Moreover, a federal executive order issued in 1994 prohibits discrimination against low income communities on federally funded projects, when those projects substantially affect human health and the environment.
“Pattern willfully limited its analysis of financial and environmental impacts to shield NEPA [National Environmental Policy Act] on the Project’s disproportionate impact upon low-income communities, in violation of Executive Order 12898,” the suit states.
The suit also accuses the federal government of violating protections to state park and wilderness areas. Federal authorities ignored negative impacts on Anza Borrego Desert State Park, which shares a five mile border with the project. “The BLM Wind Program does not allow wind energy developments to adjoin protected Wilderness and State Parks. Adequate buffers are required,” the lawsuit states.
The park is a designated National Landmark as well as a Biosphere Reserve designated by the United Nations. The Jacuumba Wilderness area is also just 2,400 feet away. Plaintiffs contend the wind project would negatively impact the number of park visitors and thus the state and local economies.
The project would span an undisturbed area the size of San Diego’s Mission Valley, nearly 8 miles long and 19 square miles in area with 112 turbines, each 439 feet high—239 feet taller than the Coronado Bay Bridge and 134 feet taller than the Statue of Liberty. Each turbine weighs over 305 tones, with blades that extend 354 feet in diameter-the size of a football field. Massive foundations for each turbine will consume 203 acres.
Other facilities include a substation, railroad unloading station, concrete batch plant, parking and offices, operations and maintenance, and permanent meteorological acres. Altogether, the project would consume at least 1,569.6 acres of previously disturbed public lands.
The lawsuit further contends that the project jeopardized a federally protected aquifer that is Ocotillo’s sole source of drinking water dating back to ancient Indian wells 15,000 years ago. The aquifer is situated directly beneath the wind project. Water levels are less than 30 feet below the surface in places, yet foundations would be 40 feet deep or more.
Water has been illegally pumped from the Ocotillo-Coyote Wells SSA and stored for project needs in an unapproved pond near the Jiminez mine, which is infested with tamarisk—a non-native invasive plant species that can damage groundwater supplies. Morover, the suit contends the project’s Water Supply Assessment was analyzed under “false pretense-promulgated by Pattern-that the Project will not receive water from a public water source.”
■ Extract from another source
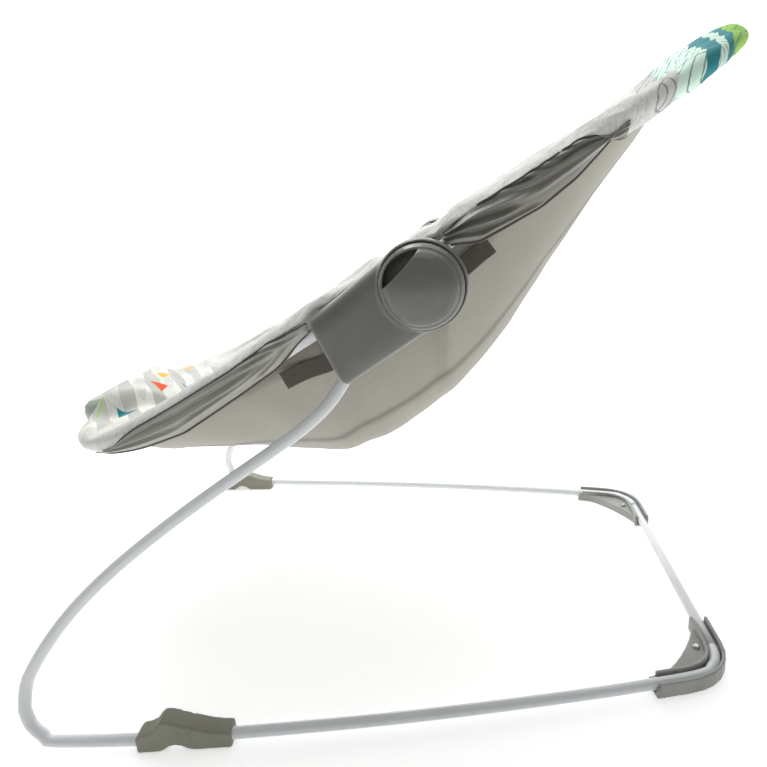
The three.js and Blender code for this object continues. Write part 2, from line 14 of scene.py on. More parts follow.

Plaintiffs accuse the El Centro field office of the BLM of failing to follow a nationally mandated process, noting that geotechnical work for previously undisclosed turbines is being done in the field simultaneously with construction. “This is illegal and the project must be stopped to afford legal NEPA review,” the suit states.
The project further violates the Federal Land Policy and Management Act (FLPMA). Located in an area where visual changes “must be moderate or lower and may not dominate the viewshed and must maintain predominantly natural features” the project has instead bulldozed vast swaths of desert and federal waterways, also altering drainage without required permits from the Army Corps of Engineers. Pattern’s contractors have also mowed down the ocotillo groves for a project that aims to erect turbines each taller than a 40-story building. Clean Water Act standards have been violated, the suit contends.
Nor were permits obtained as required from the Federal Aviation, even though the project is five miles from a naval live-target bombing range, the suit contends. The U.S. military has found that wind turbines interfere with aviation radar.
The suit further charges that material changes were made after project approval of turbine locations and project boundaries—without due process or public disclosure and involvement, and without government-to-government consultations and analysis.
“Public projects cannot, as a matter of law, be a moving target with material changes made after final approval,” the suit concludes.
The lawsuit, filed in the U.S. District Court, Southern District of California in San Diego, seeks temporary, preliminary and permanent injunction to immediately half the project, as well as other injunctive or equitable relief that the Court may deem just.